▶ **THE PROBLEM**: Everything from the line containing "if empty is" through the line containing "FRONT_Y = -150.25" must be quoted exactly; everything else is left out.
--- Begin ---
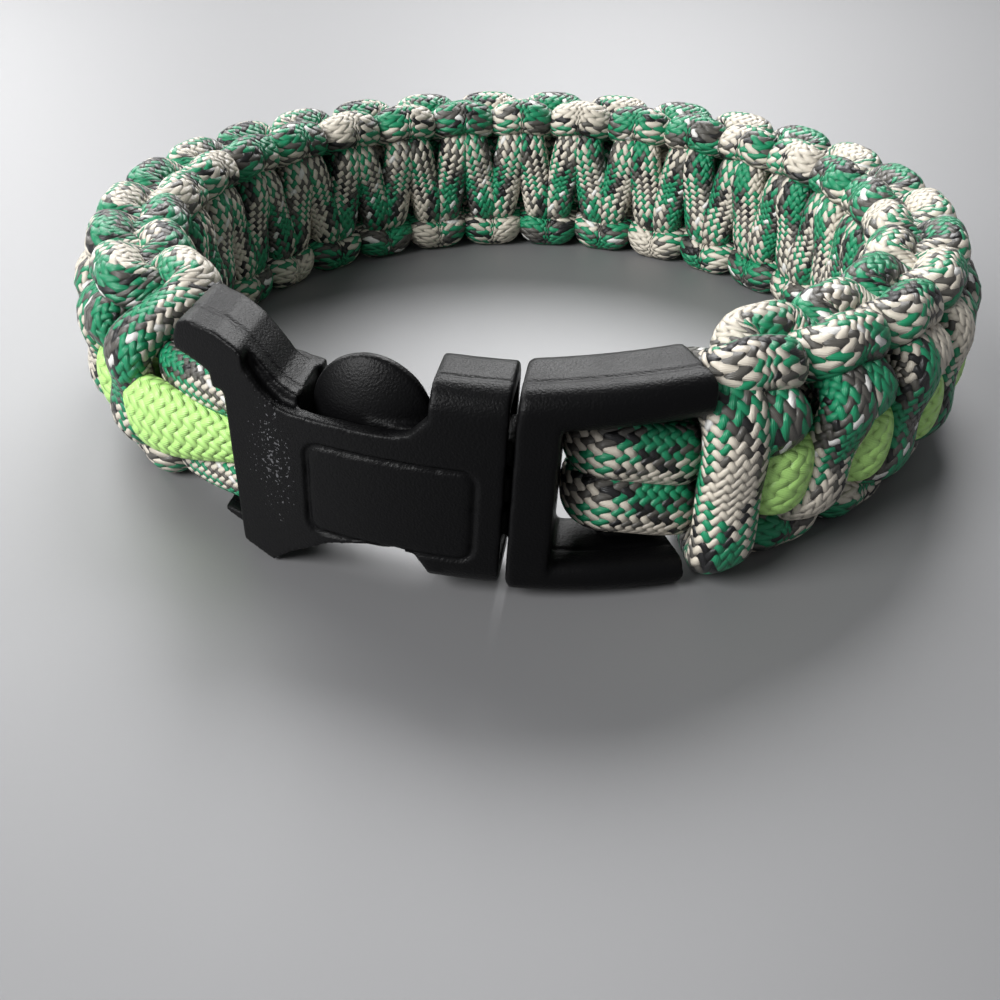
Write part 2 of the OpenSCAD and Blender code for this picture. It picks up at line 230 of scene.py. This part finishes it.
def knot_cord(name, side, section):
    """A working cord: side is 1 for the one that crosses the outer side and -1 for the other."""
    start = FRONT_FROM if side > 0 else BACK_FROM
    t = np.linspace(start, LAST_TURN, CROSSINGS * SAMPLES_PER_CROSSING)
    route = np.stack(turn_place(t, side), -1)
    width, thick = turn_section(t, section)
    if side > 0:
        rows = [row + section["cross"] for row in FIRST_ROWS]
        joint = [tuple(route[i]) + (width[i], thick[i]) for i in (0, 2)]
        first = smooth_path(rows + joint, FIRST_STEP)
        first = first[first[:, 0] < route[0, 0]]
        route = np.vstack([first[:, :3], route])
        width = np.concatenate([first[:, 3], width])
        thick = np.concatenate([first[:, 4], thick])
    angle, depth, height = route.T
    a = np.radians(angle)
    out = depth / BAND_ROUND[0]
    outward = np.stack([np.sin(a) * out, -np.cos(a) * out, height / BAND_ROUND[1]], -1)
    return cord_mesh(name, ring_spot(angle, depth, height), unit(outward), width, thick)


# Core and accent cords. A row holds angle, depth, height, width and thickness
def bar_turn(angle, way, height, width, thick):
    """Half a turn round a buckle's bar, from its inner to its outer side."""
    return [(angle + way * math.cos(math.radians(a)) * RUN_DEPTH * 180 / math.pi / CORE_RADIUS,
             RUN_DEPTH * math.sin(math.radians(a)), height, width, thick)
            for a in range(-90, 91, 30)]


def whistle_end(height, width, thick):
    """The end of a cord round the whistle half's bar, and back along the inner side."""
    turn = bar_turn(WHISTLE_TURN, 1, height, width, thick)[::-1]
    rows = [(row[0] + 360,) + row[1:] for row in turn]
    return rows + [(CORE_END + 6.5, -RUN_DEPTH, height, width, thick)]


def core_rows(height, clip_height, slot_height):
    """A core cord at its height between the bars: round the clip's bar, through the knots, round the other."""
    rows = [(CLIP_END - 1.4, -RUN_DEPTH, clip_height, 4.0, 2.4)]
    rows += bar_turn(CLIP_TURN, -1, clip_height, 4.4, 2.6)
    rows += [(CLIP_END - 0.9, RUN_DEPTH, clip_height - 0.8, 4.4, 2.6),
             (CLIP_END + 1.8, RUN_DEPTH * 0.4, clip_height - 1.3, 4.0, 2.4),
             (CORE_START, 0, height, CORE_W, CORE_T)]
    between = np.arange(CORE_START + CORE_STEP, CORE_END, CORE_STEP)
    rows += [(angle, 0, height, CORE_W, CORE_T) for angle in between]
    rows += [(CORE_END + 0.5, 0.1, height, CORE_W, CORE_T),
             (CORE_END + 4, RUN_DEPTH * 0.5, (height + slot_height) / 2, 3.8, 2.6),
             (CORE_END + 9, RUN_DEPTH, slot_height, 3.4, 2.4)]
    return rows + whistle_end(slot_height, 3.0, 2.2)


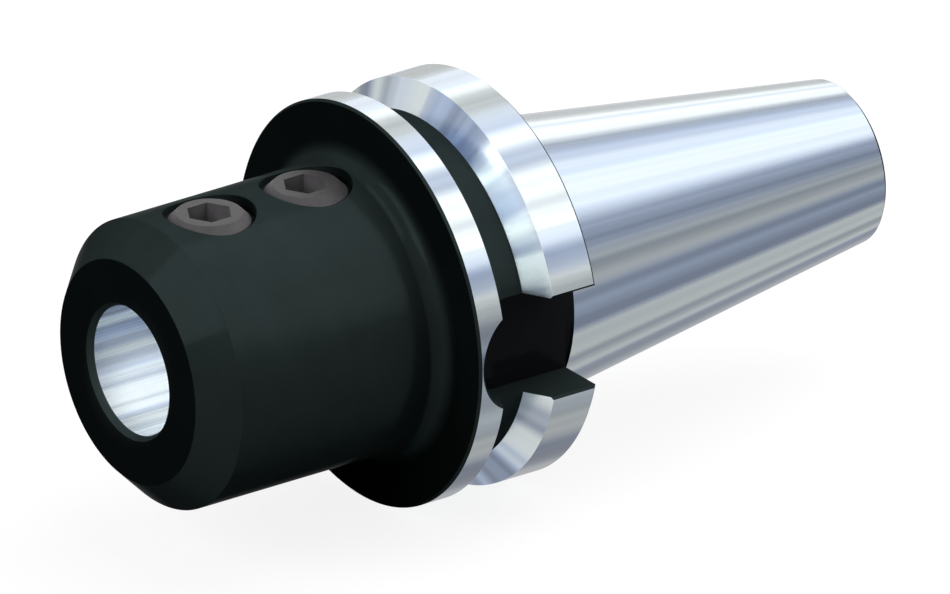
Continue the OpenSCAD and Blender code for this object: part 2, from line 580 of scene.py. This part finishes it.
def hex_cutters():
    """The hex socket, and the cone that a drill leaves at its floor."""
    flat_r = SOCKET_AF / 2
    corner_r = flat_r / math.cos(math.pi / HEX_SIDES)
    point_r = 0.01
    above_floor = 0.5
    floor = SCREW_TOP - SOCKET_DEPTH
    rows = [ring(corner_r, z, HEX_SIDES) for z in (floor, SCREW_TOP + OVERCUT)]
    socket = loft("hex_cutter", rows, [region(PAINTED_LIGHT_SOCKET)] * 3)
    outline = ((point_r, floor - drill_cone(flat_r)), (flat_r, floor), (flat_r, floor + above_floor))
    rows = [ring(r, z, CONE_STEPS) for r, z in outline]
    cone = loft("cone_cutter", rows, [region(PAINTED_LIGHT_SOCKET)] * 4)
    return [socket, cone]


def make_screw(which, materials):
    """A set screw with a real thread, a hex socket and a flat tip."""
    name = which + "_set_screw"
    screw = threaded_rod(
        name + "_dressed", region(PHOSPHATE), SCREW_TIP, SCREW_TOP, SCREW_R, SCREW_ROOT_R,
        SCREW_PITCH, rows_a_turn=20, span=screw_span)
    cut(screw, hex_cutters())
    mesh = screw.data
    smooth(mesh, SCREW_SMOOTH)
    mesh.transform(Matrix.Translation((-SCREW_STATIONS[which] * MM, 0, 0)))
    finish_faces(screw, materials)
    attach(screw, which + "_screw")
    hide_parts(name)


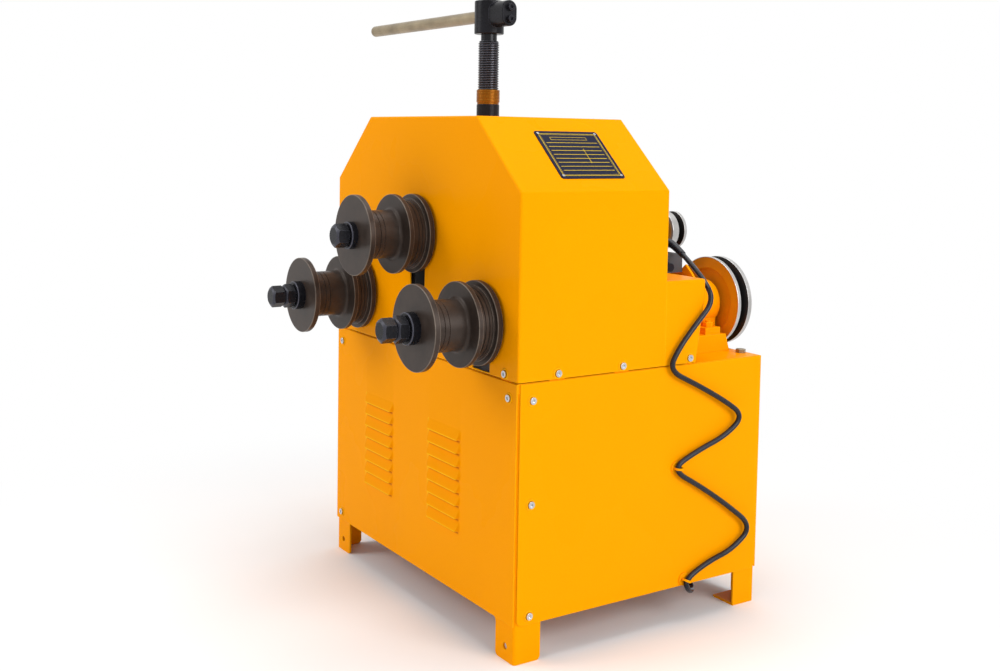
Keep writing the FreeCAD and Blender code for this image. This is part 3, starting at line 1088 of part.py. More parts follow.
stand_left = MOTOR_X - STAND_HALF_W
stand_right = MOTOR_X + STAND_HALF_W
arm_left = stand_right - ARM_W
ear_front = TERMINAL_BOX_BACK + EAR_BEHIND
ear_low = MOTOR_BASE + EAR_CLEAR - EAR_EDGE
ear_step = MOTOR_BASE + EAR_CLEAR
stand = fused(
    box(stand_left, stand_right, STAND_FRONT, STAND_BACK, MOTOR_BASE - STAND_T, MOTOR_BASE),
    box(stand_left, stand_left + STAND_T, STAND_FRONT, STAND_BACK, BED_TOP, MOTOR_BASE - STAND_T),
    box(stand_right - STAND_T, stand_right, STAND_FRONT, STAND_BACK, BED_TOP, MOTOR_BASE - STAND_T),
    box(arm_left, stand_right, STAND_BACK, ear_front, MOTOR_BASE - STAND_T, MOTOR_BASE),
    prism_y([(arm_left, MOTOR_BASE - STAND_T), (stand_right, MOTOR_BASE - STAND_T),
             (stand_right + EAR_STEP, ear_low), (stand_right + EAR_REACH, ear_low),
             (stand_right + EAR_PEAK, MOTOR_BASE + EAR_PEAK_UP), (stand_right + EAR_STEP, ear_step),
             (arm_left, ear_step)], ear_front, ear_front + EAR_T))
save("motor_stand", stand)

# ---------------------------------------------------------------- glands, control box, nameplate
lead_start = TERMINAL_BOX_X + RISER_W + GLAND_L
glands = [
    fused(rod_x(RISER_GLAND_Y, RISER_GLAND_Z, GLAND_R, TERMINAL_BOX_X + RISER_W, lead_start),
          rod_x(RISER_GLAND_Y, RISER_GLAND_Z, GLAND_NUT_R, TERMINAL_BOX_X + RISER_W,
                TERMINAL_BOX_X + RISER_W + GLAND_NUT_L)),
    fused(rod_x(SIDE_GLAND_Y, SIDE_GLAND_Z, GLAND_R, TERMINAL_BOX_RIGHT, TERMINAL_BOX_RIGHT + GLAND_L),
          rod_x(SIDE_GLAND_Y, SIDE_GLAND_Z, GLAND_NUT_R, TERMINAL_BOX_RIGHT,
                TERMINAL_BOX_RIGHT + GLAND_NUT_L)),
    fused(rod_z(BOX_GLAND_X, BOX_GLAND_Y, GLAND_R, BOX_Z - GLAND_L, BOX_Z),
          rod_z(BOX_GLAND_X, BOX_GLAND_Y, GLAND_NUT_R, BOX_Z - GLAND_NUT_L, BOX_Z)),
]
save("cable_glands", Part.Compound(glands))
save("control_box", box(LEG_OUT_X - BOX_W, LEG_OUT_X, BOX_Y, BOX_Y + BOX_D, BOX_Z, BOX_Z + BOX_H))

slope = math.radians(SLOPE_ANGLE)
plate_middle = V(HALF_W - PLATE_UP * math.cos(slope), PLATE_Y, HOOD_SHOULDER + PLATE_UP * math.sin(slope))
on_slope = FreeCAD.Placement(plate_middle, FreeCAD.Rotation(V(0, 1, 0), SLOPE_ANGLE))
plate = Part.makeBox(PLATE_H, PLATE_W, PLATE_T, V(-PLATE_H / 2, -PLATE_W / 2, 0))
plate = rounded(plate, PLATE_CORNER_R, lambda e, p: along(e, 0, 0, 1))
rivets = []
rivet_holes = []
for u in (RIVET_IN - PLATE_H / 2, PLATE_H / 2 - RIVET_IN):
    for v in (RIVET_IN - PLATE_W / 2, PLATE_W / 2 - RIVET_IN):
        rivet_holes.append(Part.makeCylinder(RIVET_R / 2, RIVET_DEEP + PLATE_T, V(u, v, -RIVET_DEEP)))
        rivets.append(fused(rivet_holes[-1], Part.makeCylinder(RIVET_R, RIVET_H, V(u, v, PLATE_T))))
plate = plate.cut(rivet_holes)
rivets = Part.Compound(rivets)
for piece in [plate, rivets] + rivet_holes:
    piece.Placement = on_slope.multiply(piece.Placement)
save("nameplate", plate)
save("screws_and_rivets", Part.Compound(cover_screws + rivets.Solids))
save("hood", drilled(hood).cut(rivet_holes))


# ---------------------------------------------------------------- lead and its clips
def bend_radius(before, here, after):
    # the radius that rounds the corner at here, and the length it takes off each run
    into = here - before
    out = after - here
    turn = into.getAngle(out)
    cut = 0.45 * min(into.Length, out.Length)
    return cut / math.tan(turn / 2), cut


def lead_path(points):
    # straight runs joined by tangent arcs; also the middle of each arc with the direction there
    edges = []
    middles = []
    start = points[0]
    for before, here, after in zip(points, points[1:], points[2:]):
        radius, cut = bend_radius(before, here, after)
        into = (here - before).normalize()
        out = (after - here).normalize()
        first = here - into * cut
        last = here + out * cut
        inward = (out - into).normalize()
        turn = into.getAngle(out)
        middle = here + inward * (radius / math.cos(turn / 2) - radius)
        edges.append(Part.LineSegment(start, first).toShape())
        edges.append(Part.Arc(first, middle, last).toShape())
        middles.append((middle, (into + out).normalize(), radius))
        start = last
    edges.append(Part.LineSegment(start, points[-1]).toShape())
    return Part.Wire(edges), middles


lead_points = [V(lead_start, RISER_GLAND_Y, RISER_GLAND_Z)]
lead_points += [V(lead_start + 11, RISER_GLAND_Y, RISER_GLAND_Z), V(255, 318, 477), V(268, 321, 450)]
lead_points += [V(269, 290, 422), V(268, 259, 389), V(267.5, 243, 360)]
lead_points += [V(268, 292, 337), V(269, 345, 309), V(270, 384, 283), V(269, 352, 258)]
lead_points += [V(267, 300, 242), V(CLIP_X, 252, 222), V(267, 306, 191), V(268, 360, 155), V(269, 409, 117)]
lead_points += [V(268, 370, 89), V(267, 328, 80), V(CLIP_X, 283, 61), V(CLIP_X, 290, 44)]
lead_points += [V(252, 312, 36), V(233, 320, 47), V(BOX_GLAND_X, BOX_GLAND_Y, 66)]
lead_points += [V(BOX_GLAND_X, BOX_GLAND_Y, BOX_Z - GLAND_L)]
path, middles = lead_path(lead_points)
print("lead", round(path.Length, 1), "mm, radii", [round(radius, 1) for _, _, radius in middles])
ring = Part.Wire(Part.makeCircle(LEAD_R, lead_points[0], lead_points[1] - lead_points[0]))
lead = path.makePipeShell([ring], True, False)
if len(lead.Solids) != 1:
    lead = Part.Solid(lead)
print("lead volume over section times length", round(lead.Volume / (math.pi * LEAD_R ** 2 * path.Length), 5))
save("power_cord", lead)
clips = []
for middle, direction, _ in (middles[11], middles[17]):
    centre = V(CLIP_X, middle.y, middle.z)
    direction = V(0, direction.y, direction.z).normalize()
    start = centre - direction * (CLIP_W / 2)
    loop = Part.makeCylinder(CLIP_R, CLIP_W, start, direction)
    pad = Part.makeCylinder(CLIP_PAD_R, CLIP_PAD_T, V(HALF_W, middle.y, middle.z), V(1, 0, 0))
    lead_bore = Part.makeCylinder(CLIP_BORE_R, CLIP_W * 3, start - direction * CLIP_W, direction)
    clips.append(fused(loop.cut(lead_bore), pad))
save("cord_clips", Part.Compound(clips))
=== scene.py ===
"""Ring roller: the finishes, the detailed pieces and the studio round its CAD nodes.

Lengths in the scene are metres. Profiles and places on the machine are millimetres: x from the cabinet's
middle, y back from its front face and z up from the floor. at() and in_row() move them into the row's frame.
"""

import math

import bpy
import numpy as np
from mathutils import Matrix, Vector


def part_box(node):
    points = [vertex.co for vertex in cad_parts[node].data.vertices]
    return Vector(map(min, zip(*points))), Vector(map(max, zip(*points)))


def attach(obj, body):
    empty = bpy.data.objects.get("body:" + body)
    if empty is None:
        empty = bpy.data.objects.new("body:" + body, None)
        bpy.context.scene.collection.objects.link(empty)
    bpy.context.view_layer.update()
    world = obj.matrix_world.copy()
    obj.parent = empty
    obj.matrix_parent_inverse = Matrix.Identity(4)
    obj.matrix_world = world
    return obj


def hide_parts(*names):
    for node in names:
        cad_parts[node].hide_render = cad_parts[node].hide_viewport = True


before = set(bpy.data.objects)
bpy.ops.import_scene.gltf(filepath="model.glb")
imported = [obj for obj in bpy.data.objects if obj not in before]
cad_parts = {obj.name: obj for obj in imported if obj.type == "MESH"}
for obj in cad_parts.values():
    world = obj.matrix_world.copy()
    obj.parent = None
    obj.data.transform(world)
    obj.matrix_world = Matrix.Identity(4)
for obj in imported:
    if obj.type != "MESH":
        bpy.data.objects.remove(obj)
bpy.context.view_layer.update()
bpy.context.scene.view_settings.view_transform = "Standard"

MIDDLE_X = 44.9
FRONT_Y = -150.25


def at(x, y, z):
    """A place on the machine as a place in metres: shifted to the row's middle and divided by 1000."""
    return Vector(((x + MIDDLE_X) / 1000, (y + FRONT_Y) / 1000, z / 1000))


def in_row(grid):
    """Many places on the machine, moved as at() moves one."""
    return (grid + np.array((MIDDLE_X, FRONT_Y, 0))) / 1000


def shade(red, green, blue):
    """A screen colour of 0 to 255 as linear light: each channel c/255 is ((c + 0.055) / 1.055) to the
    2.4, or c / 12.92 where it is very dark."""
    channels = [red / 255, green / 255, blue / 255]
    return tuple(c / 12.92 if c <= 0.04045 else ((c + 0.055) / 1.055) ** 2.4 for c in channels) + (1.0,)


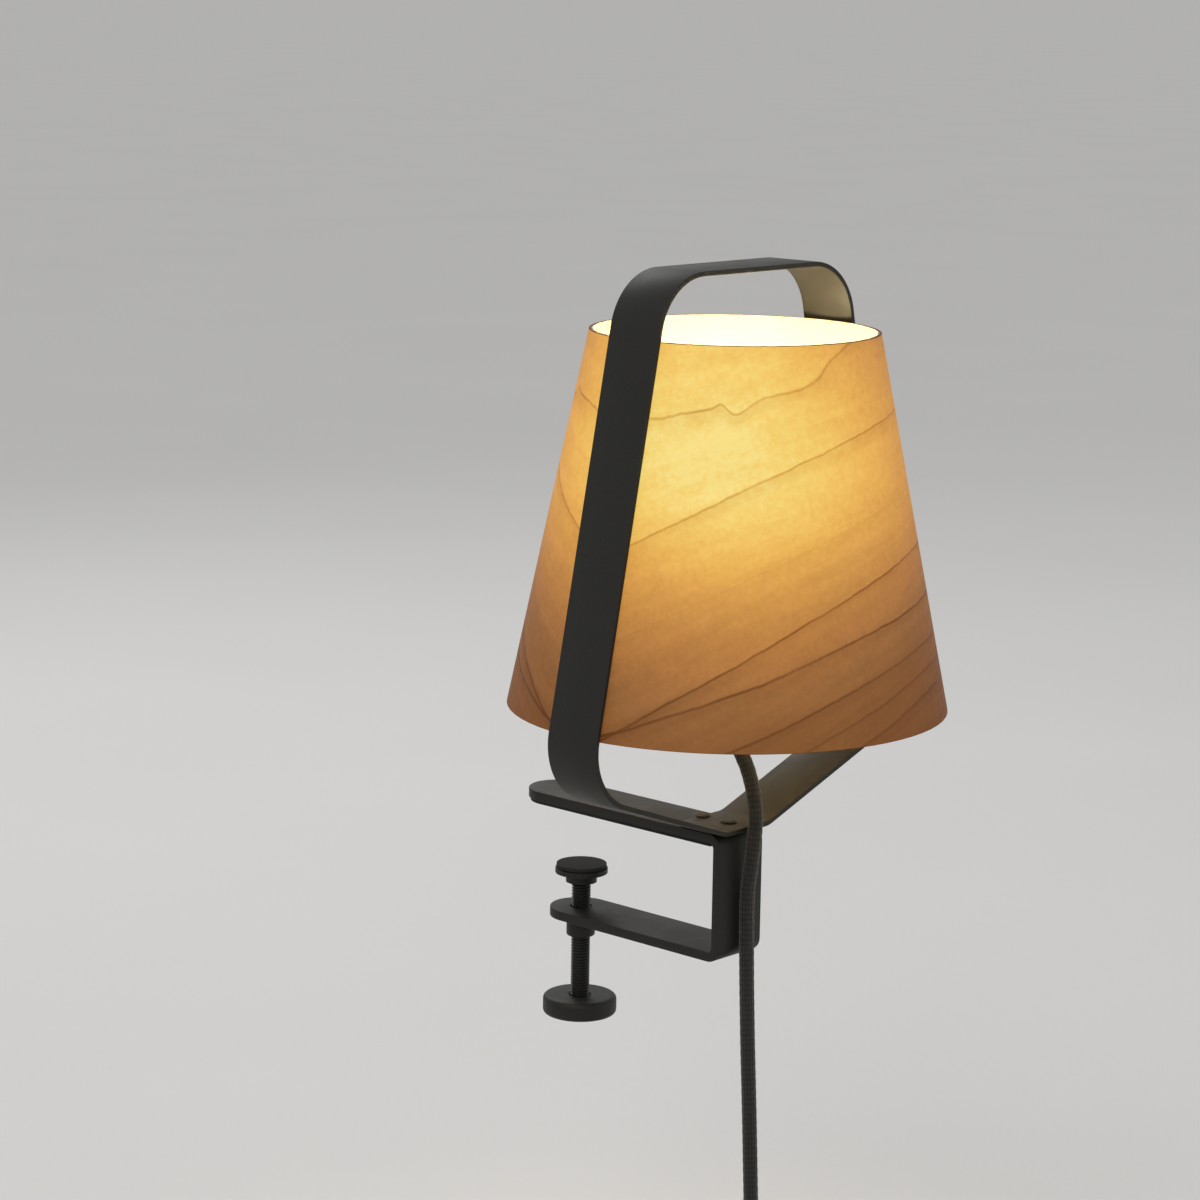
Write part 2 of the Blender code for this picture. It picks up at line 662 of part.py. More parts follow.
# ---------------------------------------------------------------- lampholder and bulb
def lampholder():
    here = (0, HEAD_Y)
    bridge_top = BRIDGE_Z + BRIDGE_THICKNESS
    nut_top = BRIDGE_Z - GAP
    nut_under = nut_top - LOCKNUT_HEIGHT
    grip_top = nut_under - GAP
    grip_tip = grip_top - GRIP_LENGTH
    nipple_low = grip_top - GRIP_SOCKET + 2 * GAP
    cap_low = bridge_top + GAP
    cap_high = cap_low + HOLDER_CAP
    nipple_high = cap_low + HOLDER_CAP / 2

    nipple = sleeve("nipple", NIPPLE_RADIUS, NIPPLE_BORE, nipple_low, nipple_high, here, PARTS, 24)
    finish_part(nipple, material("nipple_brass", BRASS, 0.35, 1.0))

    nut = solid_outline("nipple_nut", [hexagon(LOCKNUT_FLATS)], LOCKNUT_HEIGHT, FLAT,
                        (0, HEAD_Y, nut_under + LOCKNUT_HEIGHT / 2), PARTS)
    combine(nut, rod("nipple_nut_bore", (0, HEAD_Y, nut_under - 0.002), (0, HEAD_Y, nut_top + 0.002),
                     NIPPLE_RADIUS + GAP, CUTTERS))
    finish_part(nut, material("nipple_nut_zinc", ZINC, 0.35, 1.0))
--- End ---
▶ **SOLVED EXERCISE**:
    if empty is None:
        empty = bpy.data.objects.new("body:" + body, None)
        bpy.context.scene.collection.objects.link(empty)
    bpy.context.view_layer.update()
    world = obj.matrix_world.copy()
    obj.parent = empty
    obj.matrix_parent_inverse = Matrix.Identity(4)
    obj.matrix_world = world
    return obj


def hide_parts(*names):
    for node in names:
        cad_parts[node].hide_render = cad_parts[node].hide_viewport = True


before = set(bpy.data.objects)
bpy.ops.import_scene.gltf(filepath="model.glb")
imported = [obj for obj in bpy.data.objects if obj not in before]
cad_parts = {obj.name: obj for obj in imported if obj.type == "MESH"}
for obj in cad_parts.values():
    world = obj.matrix_world.copy()
    obj.parent = None
    obj.data.transform(world)
    obj.matrix_world = Matrix.Identity(4)
for obj in imported:
    if obj.type != "MESH":
        bpy.data.objects.remove(obj)
bpy.context.view_layer.update()
bpy.context.scene.view_settings.view_transform = "Standard"

MIDDLE_X = 44.9
FRONT_Y = -150.25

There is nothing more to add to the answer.